A couple of weeks ago we strolled the sidewalks of historic downtown Hendersonville. We went to the aquarium and shark lab and to the Pisgah Forest Gem Mine; what a treasure that was for me, to see the excitement in his eyes. But the “sweetest” part of our afternoon was when our eyes gazed at the treats within the glass counter at McFarlan’s Bake Shop.
Thanksgiving: Each Thanksgiving, I am reminded of the mentors during my childhood: men, and women, young and old, black and white, who molded my young life. Mentors who took time away from their families and poured kindness and encouragement into the life of a lonely, fatherless child.
One mentor was my babysitter. Mary Simmington (Simmie) was 68 years old when I was just 2 weeks old. She lived across the street and cared for several children to supplement her fixed income. She empowered me with positive encouragement that never existed in my home.
She taught me to cook and bake. She shared life lessons in gardening, sewing and grocery shopping on a $40 a week budget. To this day Simmie is the greatest influence in my life.
I had other mentors as well. My neighbor, Richard Pipes, would open his home to many kids. He spent time with us playing billiards and Japanese pinball. His wife would make homemade nachos as we sat on their living room floor watching movies together.
Every year, the Friday after Thanksgiving, he allowed us to help “stage” his front lawn with life sized decorations, nine reindeer and a huge sleigh with Santa. There was also a manger scene that contained the wise men, animals, Mary and Joseph and the newborn, baby Jesus.
I will never forget the massive, flag-draped billboard he displayed in 1979 with the message: “FREE THE HOSTAGES!”
Other mentors would leave an impact upon my life as well. Baseball and basketball coaches would pick me up and take me to practices and games. They would spend money, without hesitation, for meals at McDonald’s or Pizza Inn. My older cousin, Richard, would take me to play putt-putt and the driving range and to grab a bite to eat.
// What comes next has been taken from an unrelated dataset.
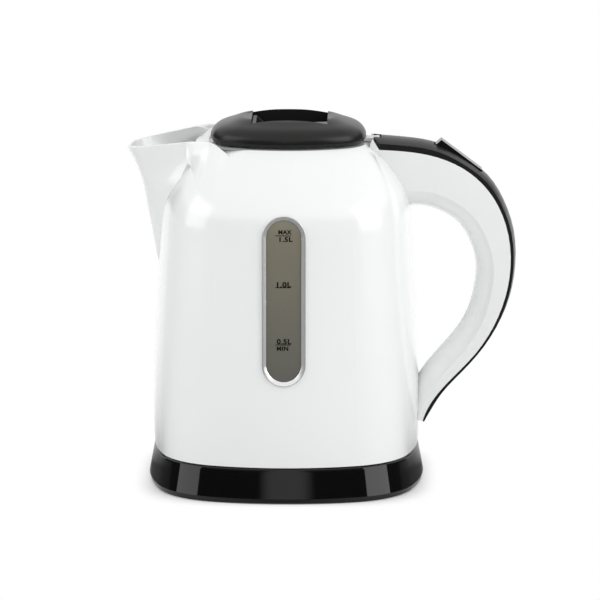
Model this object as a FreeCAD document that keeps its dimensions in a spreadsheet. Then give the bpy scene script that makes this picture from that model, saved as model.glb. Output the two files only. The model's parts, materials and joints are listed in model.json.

Gratitude: I have always been fatherless in the eyes of this world. And those early pages of life can never be written as fictional. The memories are never far removed. They serve as “markers” and the assurance of the existence of my Heavenly Father. He is indeed the Father of the fatherless!
At 53, those pages from my childhood reveal a different story. A story not so dark, not so lonely but one of great thanksgiving and much gratitude. “Gratitude is the memory of the heart.” -Jean Baptiste Massieu
Those mentors, ordinary people with ordinary lives, made an extraordinary impression upon my soul. They sharpened the man I am today. Their acts of kindness and time invested forever altered the course of my life.
I do not care to imagine where or who I would be today without them. The little things they did brushed the canvas of my soul with an eternal joy. A joy no one can erase or take away.
As Ronnie Millsap sang, my heart proclaims: “What a difference you’ve made in my life.”